Em carta lacônica, com poucas palavras, o pensador e escritor Jean-Paul Sartre recusou receber o Nobel de Literatura. Foi a primeira vez na história do consagrado prêmio que alguém teve essa coragem e desprendimento
Num comunicado lacônico de apenas 14 linhas, o grande filósofo e escritor francês Jean-Paul Sartre recusou receber o cobiçado título de Prêmio Nobel de Literatura, outorgado pela notável academia da Suécia. Isso ocorreu em 21 de Outubro de 1964.

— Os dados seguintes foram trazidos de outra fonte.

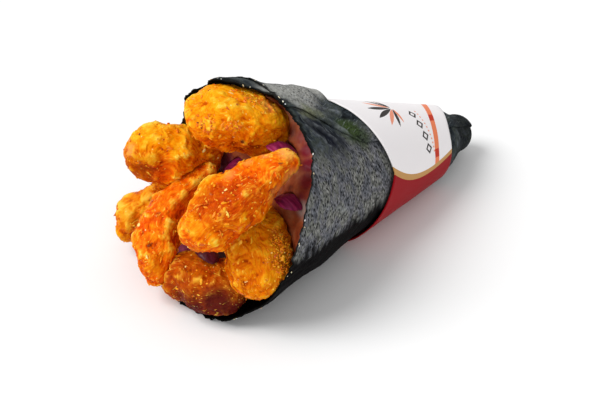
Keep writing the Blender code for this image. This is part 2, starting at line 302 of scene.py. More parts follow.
def printedPaper():
    mat, add = newMaterial("coated printed paper")  # smooth white stock with flat inks
    look = sleeve["print"]
    degrees, length = sleeve["mapSize"]
    layout = add("ShaderNodeSeparateXYZ", add("ShaderNodeUVMap", uv_map="turns")).outputs
    turn, along = add("MULTIPLY", layout[0], degrees), add("MULTIPLY", layout[1], length)
    drift = add("SUBTRACT", along, look["fieldAlong"])
    bend = add("MULTIPLY", add("MULTIPLY", drift, drift), look["fieldBend"])
    past = add("SUBTRACT", add("ABSOLUTE", add("SUBTRACT", turn, look["fieldMiddle"])),
               add("SUBTRACT", look["fieldHalf"], bend))
    inField = add("LESS_THAN", past, 0.0)
    inks = [(add("GREATER_THAN", past, 0.0), "gold"),  # each a mask and an ink, in printing order
            (add("GREATER_THAN", past, look["goldWidth"]), "red")]

    # The stripe curves round by the narrow end, with two darker marks on it
    reach = add("DIVIDE", add("SUBTRACT", look["stripeFrom"], turn), look["stripeSpan"])
    curved = add("POWER", add("MAXIMUM", reach, 0.0), look["stripeCurve"])
    edge = add("SUBTRACT", look["stripeEnd"], add("MULTIPLY", curved, look["stripeDrop"]))
    into = add("SUBTRACT", along, edge)
    stripe = add("MULTIPLY", add("GREATER_THAN", into, 0.0), add("LESS_THAN", into, look["stripeWidth"]))
    stripe = add("MULTIPLY", stripe, inField)
    inks.append((stripe, "stripe"))
    for middle in look["marks"]:
        near = add("LESS_THAN", add("ABSOLUTE", add("SUBTRACT", turn, middle)), look["markHalf"])
        inks.append((add("MULTIPLY", near, stripe), "mark"))

    # A fan of slender leaves, then a row of lozenges over a row of small ones
    aside = add("MULTIPLY", add("SUBTRACT", turn, look["fanTurn"]), math.radians(look["fanAlong"] * flare))
    ahead = add("SUBTRACT", along, look["fanAlong"])
    for tilt, long, slim, ink in look["leaves"]:
        c, s = math.cos(math.radians(tilt)), math.sin(math.radians(tilt))
        out = add("MULTIPLY_ADD", aside, s / long, add("MULTIPLY_ADD", ahead, c / long, -look["leafOut"]))
        off = add("ABSOLUTE", add("MULTIPLY_ADD", aside, c / slim, add("MULTIPLY", ahead, -s / slim)))
        leaf = add("LESS_THAN", off, add("SUBTRACT", 1.0, add("MULTIPLY", out, out)))
        inks.append((add("MULTIPLY", leaf, inField), ink))
    x = add("MULTIPLY", add("SUBTRACT", turn, look["rowTurn"]), math.radians(look["rowAlong"] * flare))
    y = add("SUBTRACT", along, look["rowAlong"])
    row = add("MULTIPLY", add("GREATER_THAN", x, 0.0), add("LESS_THAN", x, look["rowLength"]))
    for step, size, offset, ink in look["lozenges"]:
        cell = add("ABSOLUTE", add("SUBTRACT", add("FLOORED_MODULO", x, step), step / 2))
        lozenge = add("LESS_THAN", add("ADD", cell, add("ABSOLUTE", add("SUBTRACT", y, offset))), size)
        inks.append((add("MULTIPLY", add("MULTIPLY", lozenge, row), inField), ink))

    place = add("ShaderNodeTexCoord").outputs["Object"]
    grain = add("ShaderNodeTexNoise", {"Vector": place, "Scale": 1 / (look["grain"] * mm), "Detail": 2.0})
    return endMaterial(mat, {
        "Base Color": painted(add, linear(look["white"]), [(mask, look[ink]) for mask, ink in inks]),
        "Normal": add("ShaderNodeBump", {**look["bump"], "Height": grain}),
        **look["shader"],
    })


def makeSleeve():
    obj = newObject("sleeve_paper", bpy.data.meshes.new("sleeve_paper"))
    growWith(obj, sleeveTree(), {**inputsOf(sleeve), "Material": printedPaper()})
    thick = obj.modifiers.new("thickness", "SOLIDIFY")
    thick.thickness = sleeve["thickness"] * mm
    thick.offset = 1.0
    settle(obj)
    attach(obj, "root")
    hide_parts("paper_sleeve")
    print("sleeve:", len(obj.data.polygons), "faces")


makeSleeve()

# Nori

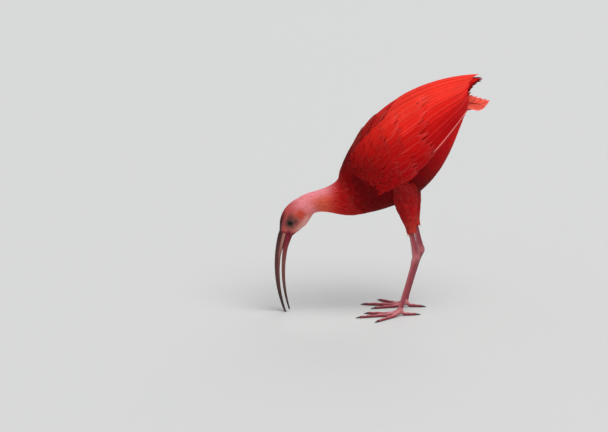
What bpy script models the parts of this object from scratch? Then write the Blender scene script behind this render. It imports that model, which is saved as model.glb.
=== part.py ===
"""Scarlet ibis, life size, standing with its back steep and its bill down.

The bird faces -X, its left side is towards -Y, and the floor is z = 0.
Lengths are in metres and angles in degrees. Every soft form is a loft along
a curve in the bird's middle plane; a place on it is (t, angle): t runs from
the head end to the tail end, and the angle runs from the back line, 0,
over the bird's left side, 90, to the belly line, 180.
"""
import math

import bmesh
import bpy
from mathutils import Matrix, Vector

GAP = 0.0003  # clear space between two pieces that touch
CENTRE = (-0.0095, 0.0)  # middle of the bird's box before it is moved over the origin

# Torso: middle line, then half sizes at the neck end, the fullest place and the tail end
TORSO_LINE = ((-0.0620, 0.1860), (-0.0272, 0.2022), (0.0936, 0.3320), (0.1243, 0.3373))
TORSO_DEPTH = (0.0332, 0.0650, 0.0075)
TORSO_WIDTH = (0.0250, 0.0450, 0.0140)
TORSO_FULLEST = 0.395
TORSO_END = 0.91
TORSO_GRID = (26, 13)

# Neck, from the back of the head down to the torso
NECK_LINE = ((-0.1282, 0.1686), (-0.1129, 0.1815), (-0.0819, 0.1767), (-0.0620, 0.1860))
NECK_DEPTH = (0.0170, 0.0158, 0.0332)
NECK_WIDTH = (0.0155, 0.0142, 0.0250)
NECK_SLIMMEST = 0.20

# Head, from the root of the bill back to the neck
HEAD_LINE = ((-0.1580, 0.1266), (-0.1522, 0.1424), (-0.1412, 0.1577), (-0.1282, 0.1686))
HEAD_DEPTH = (0.0110, 0.0205, 0.0170)
HEAD_WIDTH = (0.0080, 0.0175, 0.0155)
HEAD_FULLEST = 0.60

EYE_PLACE = (0.36, 82.0)
EYE_RADIUS = 0.0046
EYE_SUNK = 0.0031
LID_RADIUS = 0.0011

# Bill: an arc that bends back towards the feet
BILL_LENGTH = 0.1280
BILL_PITCH = (72.0, 108.0)
BILL_DEPTH = (0.0200, 0.0044)
BILL_WIDTH = (0.0140, 0.0042)
UPPER_SHARE = 0.58
GAPE_ANGLE = 2.2
NOSTRIL_LENGTH = 0.0090
NOSTRIL_PLACE = 0.085

# Legs: (x, y, z) of the knee, the hock and the foot's base
LEGS = {
    "left": ((0.0220, -0.0220, 0.2120), (0.0440, -0.0260, 0.0930), (0.0190, -0.0290, 0.0085)),
    "right": ((0.0280, 0.0230, 0.2120), (0.0530, 0.0280, 0.0940), (0.0290, 0.0320, 0.0085)),
}
THIGH_RADIUS = (0.0205, 0.0066)
THIGH_SHARE = 0.60
SHIN_RADIUS = 0.0040
HOCK_RADIUS = 0.0062
TARSUS_RADIUS = 0.0035
FOOT_TURN = {"left": 14.0, "right": 10.0}

# Toes: name, length, angle outwards from the middle toe, radius at the root, joints
TOES = (
    ("inner", 0.0480, -27.0, 0.0031, 2),
    ("middle", 0.0620, 0.0, 0.0034, 3),
    ("outer", 0.0530, 36.0, 0.0031, 3),
    ("hind", 0.0240, 176.0, 0.0029, 1),
)
TOE_TIP_RADIUS = 0.0020
CLAW_LENGTH = 0.0080
SOLE_FLAT = 0.00035
WEB_SHARE = 0.42
WEB_THICKNESS = 0.0012

# Folded wing: a wider, longer loft round the torso, on which the feathers lie
WING_LINE = ((-0.0380, 0.1954), (-0.0066, 0.2303), (0.0742, 0.3303), (0.1521, 0.3651))
WING_DEPTH = (0.0454, 0.0688, 0.0171)
WING_WIDTH = (0.0310, 0.0580, 0.0160)
WING_FULLEST = 0.348
WING_SQUARE = 0.80
WING_START, WING_CORE_END = 0.035, 0.52
WING_TOP, WING_BOTTOM = 8.0, 124.0
ROW_SLANT = 0.16
THIN_WIDTH = 0.0300  # where the wing is slimmer than this, its rows lie closer
MIDDLE_CLEARANCE = 0.0006

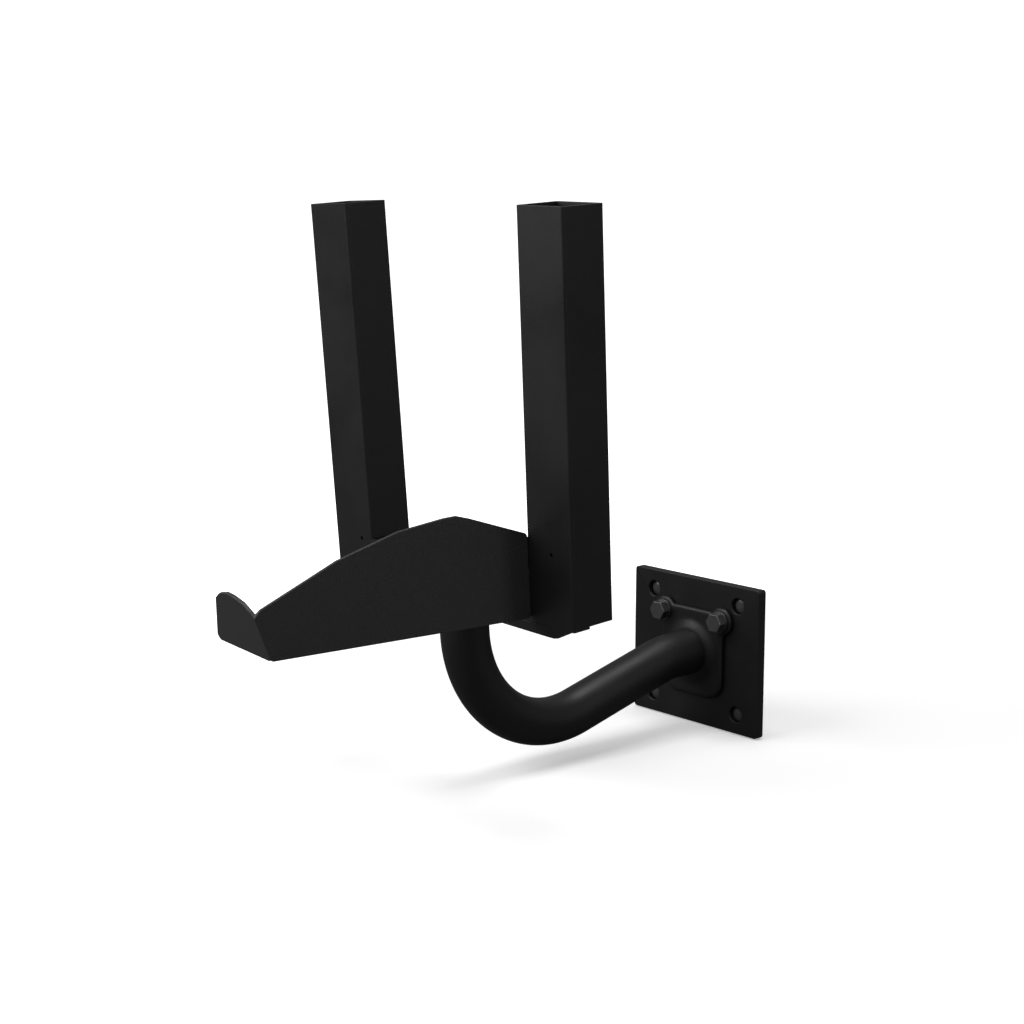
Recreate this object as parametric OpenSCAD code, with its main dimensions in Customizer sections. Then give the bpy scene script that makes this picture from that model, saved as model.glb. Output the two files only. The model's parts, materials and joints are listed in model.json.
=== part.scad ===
// Bicycle wall rack: a wall plate, a gooseneck arm, and a swivelling two-post cradle with one side hook.
// Frame: origin at the middle of the wall plate's back face, +Y into the wall, +Z up, +X to the right.

/* [Wall plate] */
// Width of the plate
plate_w = 160; // [130:1:190]
// Height of the plate
plate_h = 141; // [120:1:175]
// Thickness of the plate
plate_t = 10; // [6:0.5:14]
// Sideways spacing of the wall anchors
anchor_x = 108; // [95:1:125]
// Upright spacing of the wall anchors
anchor_z = 104; // [90:1:120]
// Diameter of each anchor hole
anchor_d = 15; // [9:0.5:17]

/* [Arm flange] */
// Width of the raised pad that the arm is welded to
pad_w = 78; // [66:1:86]
// Height of the pad
pad_h = 86; // [76:1:98]
// Thickness of the pad
pad_t = 5; // [4:0.5:8]
// Distance of each flange bolt from the middle, sideways
bolt_x = 36.5; // [34:0.5:40]
// Height of the flange bolts above the middle
bolt_z = 35; // [33:0.5:40]
// Thread diameter of the flange bolts
bolt_d = 10; // [8:1:12]

/* [Arm tube] */
// Outside diameter of the arm tube
tube_d = 42.4; // [36:0.1:50]
// Wall of the arm tube
tube_wall = 3; // [2:0.2:4]
// Straight run from the pad to the first bend
run_root = 25; // [20:1:40]
// Radius of the first, gentle bend
bend_down_r = 79; // [65:1:95]
// Angle of the first bend, below level
bend_down = 14.7; // [8:0.1:20]
// Straight run between the two bends
run_mid = 109; // [85:1:130]
// Radius of the upturn
bend_up_r = 103; // [86:1:124]
// Straight run above the upturn
run_top = 21; // [10:1:30]
// Lean of the upright end, away from the wall
lean = 3.7; // [0:0.1:8]

/* [Swivel] */
// Diameter of the pivot pin
pin_d = 16; // [14:1:18]
// Running clearance on the pin's radius
pin_gap = 0.05; // [0.02:0.01:0.1]
// Length of the hub sleeve
hub_h = 46; // [40:1:52]
// Swing each way before the stop collar meets its pin
swing = 80; // [60:1:80]

/* [Cradle] */
// Spacing of the two posts at their feet
post_gap = 257; // [214:1:310]
// Width of a post
post_w = 52.5; // [43:0.5:63]
// Depth of a post
post_d = 43; // [38:1:52]
// Height of a post
post_h = 330; // [270:1:400]
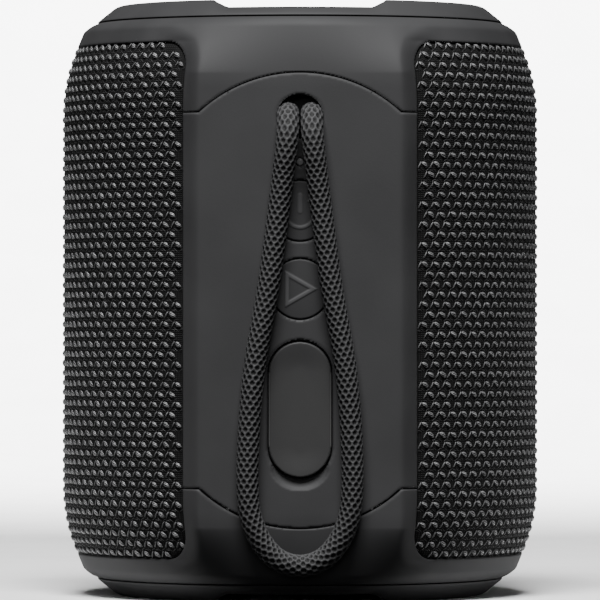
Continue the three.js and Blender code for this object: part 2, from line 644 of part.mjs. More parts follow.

Disse Jean-Paul Sartre à Academia sueca:
“De acordo com certas informações de que tomei hoje conhecimento, eu teria, este ano, algumas hipóteses de conseguir o Prémio Nobel”, lê-se na primeira linha da reprodução da carta que a Academia Sueca fez esta segunda-feira chegar ao PÚBLICO e cujo original Sartre endereçou a Nils Stahle, à época director da Fundação Nobel.
Na declaração pública que uma semana depois faria à imprensa sueca e que o Le Monde publicou numa tradução para francês revista pelo próprio, Sartre diria: “Quando li no Figaro Littéraire de 15 de outubro […] que a escolha da Academia tendia para mim, mas que ainda não estava determinada, supus que escrevendo uma carta à Academia, que enviei no dia seguinte, poderia esclarecer a questão e que não haveria mais discussão.” Na verdade, a avaliar pela data da documentação agora desembargada pela Academia, depreende-se que Sartre tenha sido avisado dos conteúdos da coluna do correspondente sueco em Paris ou que esta lhe tenha sido dada a ler na véspera da chegada às bancas do suplemento.
Em qualquer dos casos, faltavam ainda oito dias para o anúncio mundial do vencedor, que aconteceria a 22 de outubro. E o Nobel não divulga listas de candidatos. Donde que Sartre ressalve e esclareça logo de seguida: “Ainda que seja presunçoso dar um voto como decidido antes que ele tenha tido lugar, tomo a liberdade de […] escrever para dissipar ou evitar um mal-entendido.”
De acordo com o que nessa ocasião escreveu, Sartre teria “profunda estima pela Academia Sueca” e pelo prêmio com que esta “honrou tantos escritores”. A decisão era, apesar disso, negativa: “Por motivos pessoais e outros, mais objetivos, que não cabe aqui desenvolver, desejo não figurar na lista dos possíveis laureados e não posso nem quero – nem em 1964 nem mais tarde – aceitar esta distinção honorífica.”
Depois, apenas uma delicada despedida antes da assinatura: “Peço-lhe, senhor Secretário, que aceite as minhas desculpas e que acredite na minha muito alta estima.” Nada mais.
Na verdade, a suposta “estima” de Sartre pela Academia Sueca era matizada. Na sua declaração pública de 21 de Outubro, o “intelectual total” apontou os mesmos “dois tipos de motivos: pessoais e objectivos” que na sua carta. Mas esclareceu-os: “Um escritor que adota posições políticas, sociais ou literárias deve agir apenas com os meios que são os seus – ou seja, a palavra escrita. Todas as honras que possa receber expõem os seus leitores a uma pressão que não considero desejável.”
Assinar Jean-Paul Sartre “não é o mesmo que assinar Jean-Paul Sartre, vencedor do Nobel”, disse o escritor. Para logo de seguida apontar um exemplo concreto: “As minhas simpatias pelos revolucionários venezuelanos implicam-me apenas a mim, enquanto se Jean-Paul Sartre, o laureado, apoia a resistência venezuelana implica todo o Prémio Nobel como instituição. O escritor deve, assim, recusar deixar-se ser transformado em instituição, ainda que tal ocorra sob as mais honrosas circunstâncias, como é o caso.”